Notable effect of magnetic order on the phonon transport in semi-hydrogenated graphene

Abstract

Semi-hydrogenated graphene (SHG) is a ferromagnetic semiconductor with a large Curie temperature. Using this simple structure as a platform, we investigate how the coupling between magnetic order and lattice vibration affects the thermal transport by using first-principles calculations and the phonon Boltzmann transport equation. The results show that both paramagnetic and ferromagnetic phases are stable in SHG. The frequency features of the Raman-active phonon modes of the two phases clearly differ, which could serve as a fingerprint by which to identify the different magnetic orders. In addition, the coupling effect plays a critical role in the lattice thermal conductivity.
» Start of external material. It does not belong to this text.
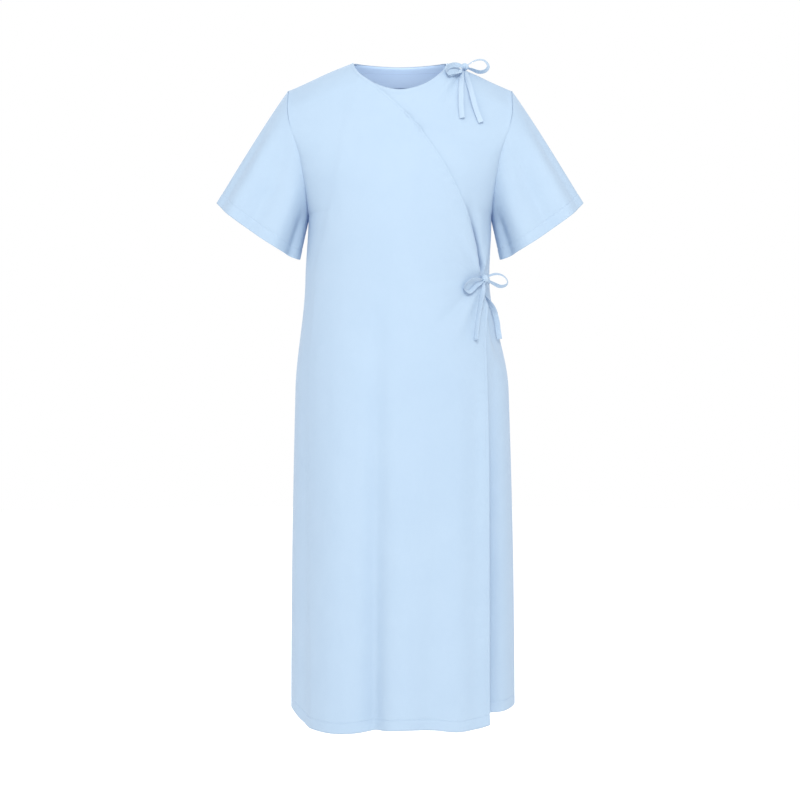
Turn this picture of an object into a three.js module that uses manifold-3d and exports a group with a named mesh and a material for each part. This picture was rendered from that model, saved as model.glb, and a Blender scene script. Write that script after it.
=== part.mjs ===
// Patient gown: a wrap-front, short-sleeved ward gown with a tie bow at the left side of the neck and
// another at the left of the waist. Millimetres, +Z up, front towards -Y, +X at the wearer's left.
// The origin is the middle of the neck opening, level with the two neck points on the shoulders.
import * as THREE from 'three';
import { mergeVertices } from 'three/addons/utils/BufferGeometryUtils.js';
import Module from 'manifold-3d';

const wasm = await Module();
wasm.setup();

// Cloth and how its layers lie on each other.
const clothThickness = 1.2; // poplin with the body of its hems and seams
const layerGap = 0.5; // air between two layers worn over each other
const seamGap = 0.3; // between the edges of two sewn pieces
const sleeveSeamGap = 0.8; // the armhole's curve needs more room
const facingWidth = 32;

// The body of the gown. Drops are measured down from the shoulder seam.
const bodyLength = 1112;
const armholeDepth = 262;
const waistDrop = 374;
const hipDrop = 560;
const shoulderHalf = 191;
const chestHalf = 165;
const underarmHalf = 156;
const waistHalf = 157;
const hipHalf = 182;
const hemHalf = 191;
const waistPull = 7; // the waist bow draws that side in
const armholeHalfDepth = 66;
const shoulderSlope = 0.404; // fall of the shoulder seam per unit of width
const shoulderRoll = 55; // drop over which the cloth turns over the shoulder
const yokeFront = 58;
const yokeBack = 60;
const bustFront = 120;
const waistFront = 116;
const hipFront = 134;
const hemFront = 150;
const bladeBack = 104;
const waistBack = 98;
const hipBack = 126;
const hemBack = 150;

// The neck opening.
const neckHalf = 80;
const neckRound = 30; // how far the crown of the shoulder line is rounded across the neck
const frontNeckDrop = 60;
const backNeckRise = 2;

// The front opening: the over panel crosses from the right of the neck to the left of the waist.
const crossX = -42; // where its neck edge meets the under panel's
const crossDrop = 51;
const overEdgeX = 142; // its free edge below the waist bow
const sidePartLift = 14; // the under panel's hem hangs this much higher
const underEdgeX = -140; // the hidden free edge of the under panel
const foldTopX = 141; // fold line of the free corner of the over panel
const foldTopDrop = 500;
const foldHemX = 50;

// Sleeves.
const sleeveFall = 187; // from the shoulder tip down to the sleeve's tip
const sleeveRoom = 9; // between the body's side and the low inner end of the opening
const sleeveOpening = 172;
const sleeveOpeningLean = 0.586; // radians from the horizontal, inner end low
const sleeveHalfDepth = 58;

// Ties.
const ribbonWidth = 9;
const ribbonThickness = 1;
const knotRadius = 6;
const tieRest = 0.6; // air between a tie and the cloth it lies on

const paleBlue = 0xc6dcf6;
const cloth = (name, tint) => new THREE.MeshStandardMaterial({ name, color: tint, roughness: 0.9, metalness: 0 });
const panelCloth = cloth('gown_poplin', paleBlue);
const facingCloth = cloth('facing_poplin', 0xb9d0ee);
const tieCloth = cloth('tie_ribbon', 0xcfe2f8);

const gown = new THREE.Group();
function addPiece(name, geometry, material) {
  const mesh = new THREE.Mesh(geometry, material);
  mesh.name = name;
  gown.add(mesh);
  return mesh;
}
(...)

At room temperature, SHG in its paramagnetic phase has a lattice thermal conductivity of about 24.5 W/mK, whereas, in its ferromagnetic phase, it is about 55.7 W/mK, almost twice as large as the paramagnetic case. An analysis of the phonon modes reveals that the enhanced thermal conductivity of ferromagnetic SHG is mainly due to the greater group velocity of the flexural acoustic mode and the attenuation of the anharmonicity of the transverse and longitudinal acoustic modes. These results reveal how magnetic order affects phonon transport in SHG and open the way for potential applications of magnetic monolayer materials as thermal switching devices.